I visited the Pensions Regulator down in Brighton, and the general story is that the Pensions Regulator does an excellent job in making it easy to comply with auto-enrolment, for example. Then you need the penalties for the recalcitrant firms. My own view is that, as I have said, the fines are not quite high enough, but you also need some prosecutions, and you should give the prosecutions, when they come off, considerable publicity. For the minimum wage, there have not been 20 prosecutions in 20 years. The CPS decides this and it has a high threshold to take a prosecution.

We now have, in the enforcement laws, something that would perhaps—I do not know—spill over into the labour market part of your area. The three bodies can issue a labour market undertaking, so the firm has to undertake to put its house in order. The body then says, “I am coming back three months later”. If you have not put your house in order, it then issues an order to you. If you do not abide by that order, you can go to court and that will then carry a two-year jail sentence. This is very important.

Q316       Chair: Where is that set out? Which piece of legislation governs that?

Professor Sir David Metcalf: It is the 2016 Immigration Act. It is called labour market undertakings and orders. It is an important piece of legislation because, right now, you have 10 years for modern slavery, and civil penalties of £150. Now you have something in the middle. There has been some teething trouble with this but the bodies are all in the process of taking some of these cases. Those will be very important in terms of generating publicity in order to get deterrence. My response is this: to try to get the compliance, make it easy to comply, and then come down heavily on the ones that are not complying.

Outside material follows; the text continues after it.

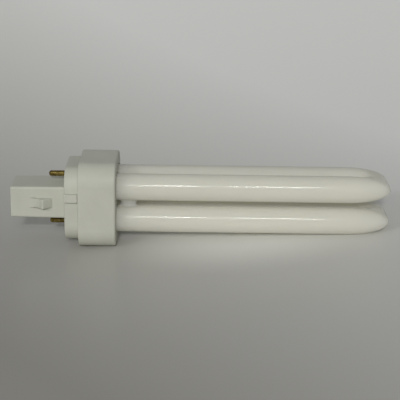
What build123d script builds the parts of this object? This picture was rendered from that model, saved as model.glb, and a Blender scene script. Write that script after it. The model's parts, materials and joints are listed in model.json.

Q317       Chair: Would pursuing a critical mass of discrimination cases, as suggested by some of the witnesses we have heard from, be an effective deterrent?

Professor Sir David Metcalf: What penalty do they get now?

Q318       Chair: The strategy that is pursued now by the EHRC is overwhelmingly to do test cases to show where the edge of the law lies: what is beyond the law and what is within the law. Its strategy is to have a series of test cases. Witnesses have said to us, “That is all well and good. That can help clarify the law, but if you have a critical mass of cases that shows there are consequences to not abiding by the law, that could be better”, although the cost of doing that is quite high to the organisation.

Professor Sir David Metcalf: Let me put it this way: most firms, and particularly brand names, are very jealous of their reputation. For example, on the minimum wage, they do not want to be named and shamed. Alas, there will be some firms that just do not care one way or the other. If you have your discrimination cases and you can make good publicity about them, it would, indeed, have a deterrent effect.

Q319       Chair: The use of reputational penalties like that—

Professor Sir David Metcalf: It has a very strong impact, yes.

Q320       Chair: As you identify in your most recent strategy, the agencies within your remit can use a wide variety of powers and penalties, ranging from fines to naming and shaming, and to criminal prosecutions. Is it an important aspect of your work that you have a wide range of powers available to you that you can use as appropriate?

Professor Sir David Metcalf: It is not up to me but to the bodies, but absolutely it is, with the proviso that my view is that the fines are a bit too low, although I stand corrected, if BEIS’s argument is correct that it could be disproportionate to go higher. The new, potential two-year offence will turn out to be very important. You have to get some prosecutions to have a deterrent effect, but the existence of these wide powers is important. Within the last strategy, we also recommended that the employment agencies be given civil penalty powers, and that will be quite important as well. They are, essentially, all compliance-driven and do not take any prosecutions.

Q321       Chair: I just want to finish by talking about one particular area that we have had raised with us in terms of issues around enforcement, which is maternity discrimination: women who are pregnant being discriminated against, made redundant or forced out of jobs. Women tell us that around 50,000 a year leave their jobs simply because they are pregnant. It is wrong, it is against the law, and it is a huge waste of people as a resource. Could you see that fitting with the sort of work that you are dealing with in terms of enforcement? These are individuals who, if they thought there was a track through, would come forward but, at the moment, their main option is going to a tribunal, which could take many months and years, and cost them a lot of money. That is one particular, very discrete group of people for whom a remedy is really quite important.

Professor Sir David Metcalf: Yes. That is a more difficult case. If we were to take a couple of “easier” bits, maternity pay and holiday pay seem to fall naturally under the remit of any merged or new inspectorate. Therefore, you could see what you have just describedmaternity discriminationas coming under that remit. It strikes me that the investigations would be that much more difficult, but that is not a reason for not doing it. I would like to think about this and discuss the pros and cons of it, but in principle, why not?

Q322       Chair: It would be incredibly helpful to the Committee if you were able to ponder our conversation a little more and maybe, following a conversation with the Equality and Human Rights Commission, either meeting again more informally or through correspondence, set out for us where you think there might be a role for enforcement of the Equality Act through this new single organisation. There seem to be some areas where there might be overlap but I understand your cautiousness on this, because setting up the new organisation is a difficult job in its own right.

Professor Sir David Metcalf: I would be very happy to do that but with one proviso: this week, we are putting strategy 2 to bed and I cannot do anything this week.

Q323       Chair: Do not worry. I was not at all dreaming that I would ask you with that short a timeframe, but maybe have a conversation with Tansy or other members of staff to understand when that might be possible. From our conversation today and having read your strategy, there is a lot of synergy, at the very least in terms of learning how we can enforce better and how we can enforce a more compliant environment, all the way through to, potentially, the work of this new organisation.

It has been an incredibly helpful conversation. Thank you very much for your time, for coming in front of a Committee that you may not have expected to be in front of, and for sharing with us the work that you are doing.

Professor Sir David Metcalf: No, thank you very much for the hearing. It was very good. I always like the theatre of these events.

Chair: We are sorry about the theatre.